Almost always when I return, a day or two later, to those images, I see them completely differently. What I will call my “success rate” rises significantly and my previous disappointment is replaced with enthusiasm. I’m not sure why this is but the lesson in it for me is to not be too judgmental on my first review of images and definitely don’t start the process of culling images until I have let some time pass and have taken a second or third look.
Hi Matt, great info and beautiful pictures!!
I don’t have the same years of experience but I did had a similar experience when I switched from Aperture 3 to Lightroom 4 recently … It’s indeed an awesome experience to find an older picture and realize you can do so much more with it …
It would be great to see a before/after version of those pictures in this post 🙂
Hi Matt, Have you replaced Nik filters with the products from onOne? Just seems in the last few posts that you’ve been using onOne to finish things up, where it seems that you used to use Nik. I’m using Nik but if there’s anything better or more flexible I certainly want to look into it! Thanks for any thought on the two softwares.

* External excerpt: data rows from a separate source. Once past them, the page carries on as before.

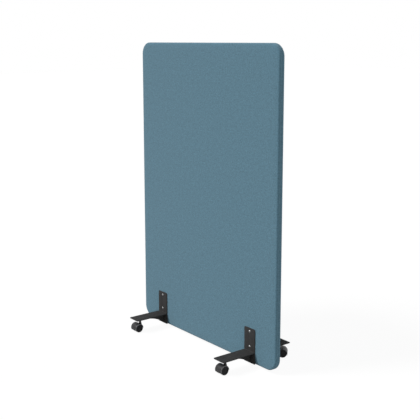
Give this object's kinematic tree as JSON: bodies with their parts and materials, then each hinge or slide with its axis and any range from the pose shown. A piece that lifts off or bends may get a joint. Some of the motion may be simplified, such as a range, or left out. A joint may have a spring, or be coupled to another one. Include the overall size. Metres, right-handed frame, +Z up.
{
  "type": "rolling partition",
  "caption": "Fabric-covered acoustic panel with rounded corners, standing on L-shaped steel feet with hooded twin-wheel swivel casters.",
  "frame": {"origin": "on the floor, under the middle of the panel", "axes": "+X along the panel to its right end seen from the front, -Y towards the front, +Z up"},
  "size_m": [1, 0.3989, 1.413],
  "materials": {
    "cover_fabric": "woven upholstery fabric, blue-grey, matt",
    "foam": "soft foam sheet",
    "softwood": "planed softwood",
    "hardwood": "planed hardwood",
    "acoustic_felt": "pressed felt",
    "black_powder_coat": "satin black powder coat",
    "dark_steel": "blackened steel",
    "bright_steel": "bright plated steel",
    "zinc_steel": "zinc plated steel",
    "black_nylon": "moulded black nylon, satin",
    "wheel_nylon": "moulded dark grey nylon, satin"
  },
  "bodies": {
    "panel": {"front_cover": "cover_fabric", "rear_cover": "cover_fabric", "front_pad": "foam", "rear_pad": "foam", "left_stile": "softwood", "right_stile": "softwood", "top_rail": "softwood", "mid_rail": "softwood", "bottom_rail": "softwood", "left_block": "hardwood", "right_block": "hardwood", "upper_core": "acoustic_felt", "lower_core": "acoustic_felt", "frame_dowels": "softwood", "foot_bracket_fl": "black_powder_coat", "foot_bracket_fr": "black_powder_coat", "foot_bracket_rl": "black_powder_coat", "foot_bracket_rr": "black_powder_coat", "bracket_screws": "bright_steel", "sleeve_nuts": "bright_steel", "spacer_tubes": "zinc_steel", "stem_fl": "dark_steel", "stem_fr": "dark_steel", "stem_rl": "dark_steel", "stem_rr": "dark_steel", "stem_rings": "zinc_steel"},
    "caster_fl": {"hood_fl": "black_nylon", "axle_fl": "zinc_steel"},
    "wheel_fl_left": {"wheel_fl_left": "wheel_nylon"},
    "wheel_fl_right": {"wheel_fl_right": "wheel_nylon"},
    "caster_fr": {"hood_fr": "black_nylon", "axle_fr": "zinc_steel"},
    "wheel_fr_left": {"wheel_fr_left": "wheel_nylon"},
    "wheel_fr_right": {"wheel_fr_right": "wheel_nylon"},
    "caster_rl": {"hood_rl": "black_nylon", "axle_rl": "zinc_steel"},
    "wheel_rl_left": {"wheel_rl_left": "wheel_nylon"},
    "wheel_rl_right": {"wheel_rl_right": "wheel_nylon"},
    "caster_rr": {"hood_rr": "black_nylon", "axle_rr": "zinc_steel"},
    "wheel_rr_left": {"wheel_rr_left": "wheel_nylon"},
    "wheel_rr_right": {"wheel_rr_right": "wheel_nylon"}
  },
  "joints": [
    {"name": "swivel_fl", "type": "hinge", "parent": "panel", "child": "caster_fl", "pos_m": [-0.335, -0.158, 0.05], "axis": [0, 0, 1], "continuous": true},
    {"name": "roll_fl_left", "type": "hinge", "parent": "caster_fl", "child": "wheel_fl_left", "pos_m": [-0.335, -0.175, 0.02], "axis": [1, 0, 0], "continuous": true},
    {"name": "roll_fl_right", "type": "hinge", "parent": "caster_fl", "child": "wheel_fl_right", "pos_m": [-0.335, -0.175, 0.02], "axis": [1, 0, 0], "continuous": true},
    {"name": "swivel_fr", "type": "hinge", "parent": "panel", "child": "caster_fr", "pos_m": [0.335, -0.158, 0.05], "axis": [0, 0, 1], "continuous": true},
    {"name": "roll_fr_left", "type": "hinge", "parent": "caster_fr", "child": "wheel_fr_left", "pos_m": [0.335, -0.175, 0.02], "axis": [1, 0, 0], "continuous": true},
    {"name": "roll_fr_right", "type": "hinge", "parent": "caster_fr", "child": "wheel_fr_right", "pos_m": [0.335, -0.175, 0.02], "axis": [1, 0, 0], "continuous": true},
    {"name": "swivel_rl", "type": "hinge", "parent": "panel", "child": "caster_rl", "pos_m": [-0.335, 0.158, 0.05], "axis": [0, 0, 1], "continuous": true},
    {"name": "roll_rl_left", "type": "hinge", "parent": "caster_rl", "child": "wheel_rl_left", "pos_m": [-0.335, 0.175, 0.02], "axis": [-1, 0, 0], "continuous": true},
    {"name": "roll_rl_right", "type": "hinge", "parent": "caster_rl", "child": "wheel_rl_right", "pos_m": [-0.335, 0.175, 0.02], "axis": [-1, 0, 0], "continuous": true},
    {"name": "swivel_rr", "type": "hinge", "parent": "panel", "child": "caster_rr", "pos_m": [0.335, 0.158, 0.05], "axis": [0, 0, 1], "continuous": true},
    {"name": "roll_rr_left", "type": "hinge", "parent": "caster_rr", "child": "wheel_rr_left", "pos_m": [0.34702, 0.17002, 0.02], "axis": [-0.7071, 0.7071, 0], "continuous": true},
    {"name": "roll_rr_right", "type": "hinge", "parent": "caster_rr", "child": "wheel_rr_right", "pos_m": [0.34702, 0.17002, 0.02], "axis": [-0.7071, 0.7071, 0], "continuous": true}
  ]
}
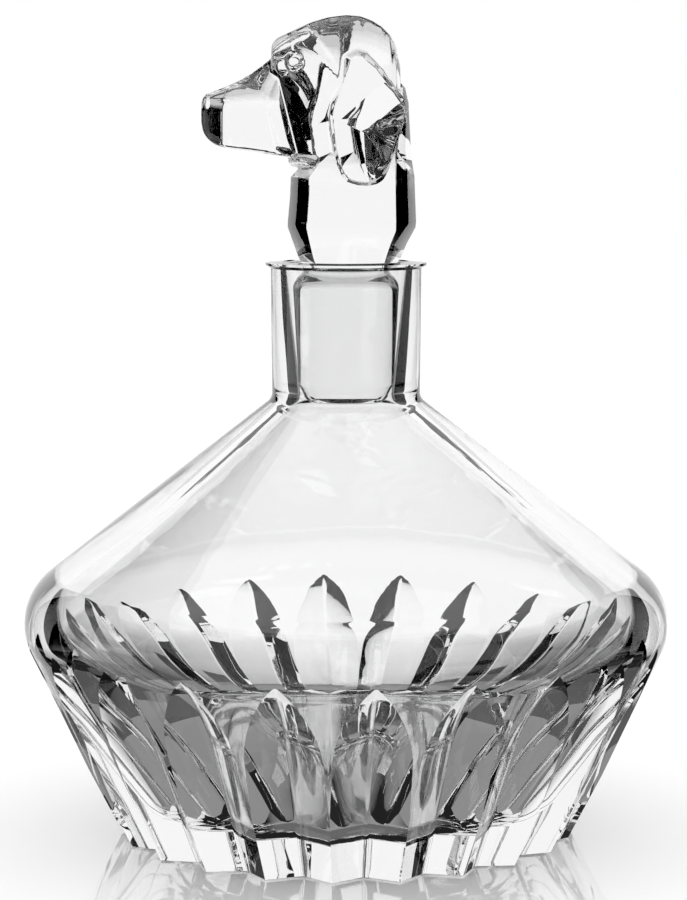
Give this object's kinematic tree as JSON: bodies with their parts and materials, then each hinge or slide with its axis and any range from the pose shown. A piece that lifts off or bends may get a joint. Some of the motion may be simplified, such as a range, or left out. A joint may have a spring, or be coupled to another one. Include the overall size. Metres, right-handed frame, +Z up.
{
  "type": "decanter",
  "caption": "Wide-based cut glass decanter with V flutes round the lower wall and a solid hound's head stopper that lifts out of the neck.",
  "frame": {"origin": "centre of the underside, on the surface that the decanter stands on", "axes": "+Z up along the neck; the hound's head on the stopper looks along -X; the picture is taken along +Y"},
  "size_m": [0.19, 0.1898, 0.2414],
  "materials": {
    "body_glass": "clear, fire-polished inside, cut and polished outside",
    "stopper_glass": "clear, pressed and polished, plug ground and polished"
  },
  "bodies": {
    "body": {"decanter_body": "body_glass"},
    "stopper": {"stopper": "stopper_glass"}
  },
  "joints": [
    {"name": "stopper_lift", "type": "slide", "parent": "body", "child": "stopper", "axis": [0, 0, 1], "range_m": [0, 0.06]}
  ]
}
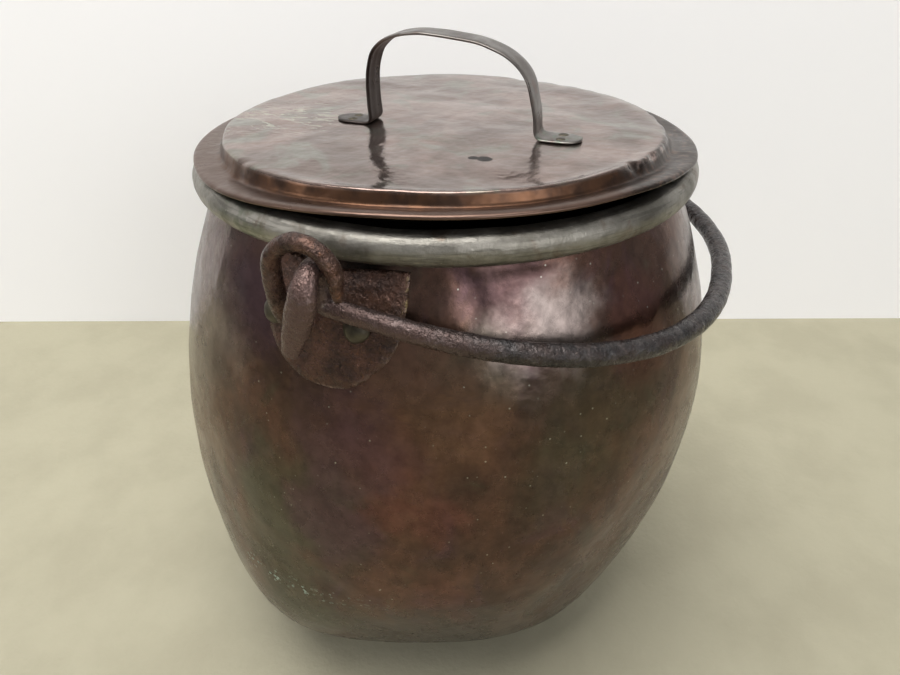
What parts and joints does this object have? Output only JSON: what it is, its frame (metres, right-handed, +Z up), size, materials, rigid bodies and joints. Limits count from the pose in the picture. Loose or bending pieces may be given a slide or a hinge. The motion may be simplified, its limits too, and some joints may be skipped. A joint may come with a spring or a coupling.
{
  "type": "kettle",
  "caption": "Round-bottomed copper kettle with a rolled rim, riveted iron lugs, a swing bail and a lift-off lid with a strap handle.",
  "frame": {"origin": "middle of the flat underside, on the floor", "axes": "+Z up along the pot's axis; the lugs are on the -X and +X sides; the folded bail hangs on the -Y side"},
  "size_m": [0.4152, 0.3917, 0.4566],
  "materials": {
    "copper": "dark brown patinated hammered copper, satin to glossy",
    "tinned_copper": "grey-green tinned copper, worn satin",
    "lid_copper": "pinkish grey-brown hammered copper, glossy",
    "rivet_copper": "dark olive copper, dull",
    "forged_iron": "pitted rusty forged iron",
    "strap_iron": "grey worn iron strap, satin"
  },
  "bodies": {
    "pot": {"pot_wall": "copper", "pot_bowl": "copper", "rim_roll": "tinned_copper", "rim_hoop": "forged_iron", "lug_left": "forged_iron", "lug_right": "forged_iron", "lug_rivets_left": "rivet_copper", "lug_rivets_right": "rivet_copper", "lug_washers_left": "rivet_copper", "lug_washers_right": "rivet_copper"},
    "swing_bail": {"bail": "forged_iron"},
    "lid": {"lid_pan": "lid_copper", "lid_handle": "strap_iron", "handle_rivets": "rivet_copper", "handle_washers": "rivet_copper"}
  },
  "joints": [
    {"name": "bail_swing", "type": "hinge", "parent": "pot", "child": "swing_bail", "pos_m": [0, 0, 0.3675], "axis": [-0.9992, 0, 0.0393], "range_deg": [0, 198]},
    {"name": "lid_lift", "type": "slide", "parent": "pot", "child": "lid", "axis": [0, 0, 1], "range_m": [0, 0.25]}
  ]
}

Great (and very fair) question Peter, as I did use Nik filters for a long time. The one gripe I’ve always had with Nik filters is that I had to go into different dialog box for each one. onOne has a suite. So it’s easy for me to open Perfect Effects, Black and White and anything else I want without exiting one and going into another.
And since their Suite 7 came out, I’ve really liked their Brushing feature. Control points never really made sense to me and I never cared for the way I had to maneuver or duplicate them to get what I wanted. With the “Perfect Brush” in onOne’s plug-ins, I basically just brush the effect out of the area I don’t want it.
So… those two things have caused me to switch over. Effect for effect, plug-in against plug-in, they’re basically the same. A vignette is a vignette. Saturation, Tonal Contrast, or color treatments are all basically the same between every plug-in out there. So, for me at least, it comes down to which is easier to use.